The world body has a total of 40 international staff presently in Algeria, including 19 international staff based there and an additional 21 that are there temporarily, as well as about 115 local UN staff in the capital.
The UNDP office also housed staff from the World Food Programme (WFP), the International Labour Organization (ILO), the UN Population Fund (UNFPA), the UN Industrial Development Organization (UNIDO), the Joint UN Programme on HIV/AIDS (UNAIDS) and the Department of Safety and Security.

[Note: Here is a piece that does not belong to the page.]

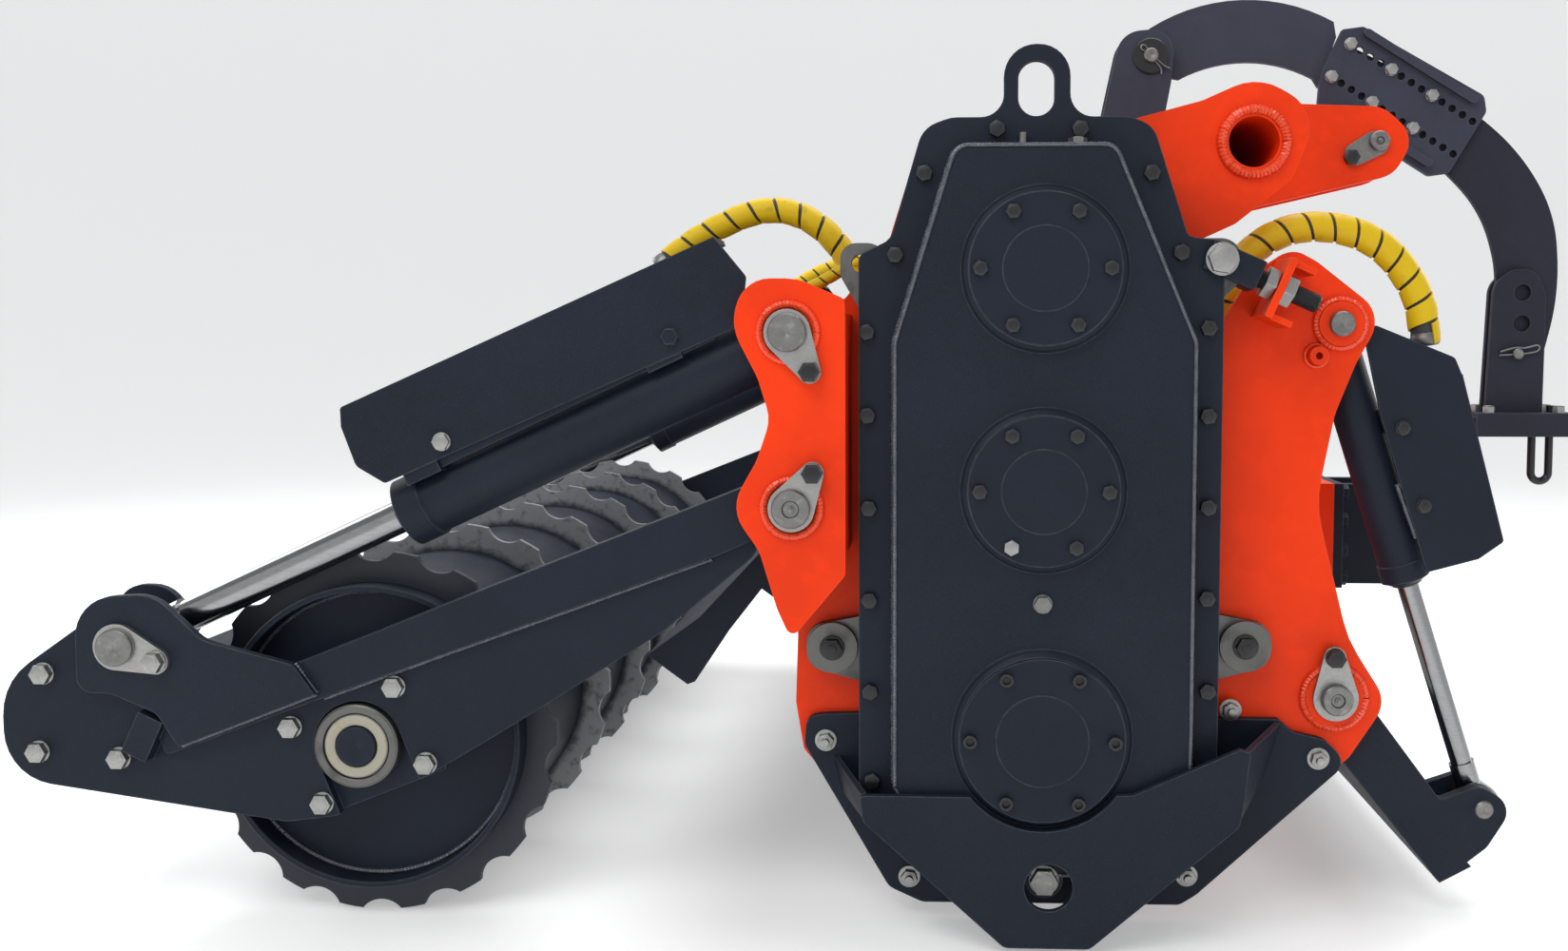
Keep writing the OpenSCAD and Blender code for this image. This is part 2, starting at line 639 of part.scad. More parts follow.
// One spur gear on the axis p with a tooth at the angle phase
module spur_gear(p, teeth, phase, bore) difference() {
    translate([p[0], 0, p[1]]) slab(gear_y0, gear_y0 + gear_w) polygon(gear_points(teeth, phase));
    across(p, bore, gear_y0 - 1, gear_y0 + gear_w + 1);
    r = gear_module * teeth / 2;
    around(p, (r + bore) / 2, 6) across([0, 0], (r - bore) * 0.27, gear_y0 - 1, gear_y0 + gear_w + 1);
}
idler_phase = 270 + 180 / idler_teeth;
idler_offset = idler_phase - 90;
upper_phase = 270 - idler_offset * idler_teeth / upper_teeth + 180 / upper_teeth;

module idler_gear() color(STEEL) at_home() {
    spur_gear(idler_p, idler_teeth, idler_phase, idler_shaft_r);
    across(idler_p, idler_shaft_r, -cover_y - 3, -side_y - 5);
}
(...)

The offices of the UN High Commissioner for Refugees (UNHCR), located across the street, also sustained damage.
UNHCR chief António Guterres expressed his shock and outrage, calling the bombings “totally abhorrent.”
The agency said a survey of its staff in Algiers showed that one of its drivers was killed, one was missing and all others were accounted for – although several suffered injuries from the blast that occurred in a street separating the main UN office from UNHCR’s compound.
“The UN is an entity that works for world peace, an entity that tries to be an honest broker, especially when dealing with the humanitarian needs of refugees and other victims of violence and persecution,” Mr. Guterres said. “This makes this type of attack even more absurd.”
UNDP Administrator Kemal Dervis said in a statement that “it is an outrage that extremists do not hold human life to be sacred, and that humanitarian and aid workers are apparently amongst the casualties.”
Condemnations of the attacks have also come from the head of the UN Educational, Scientific and Cultural Organization (UNESCO), the UN Children's Fund (UNICEF) and the Geneva-based Human Rights Council.
The flags at UN Headquarters in New York and at duty stations around the world will be flown at half mast through Wednesday.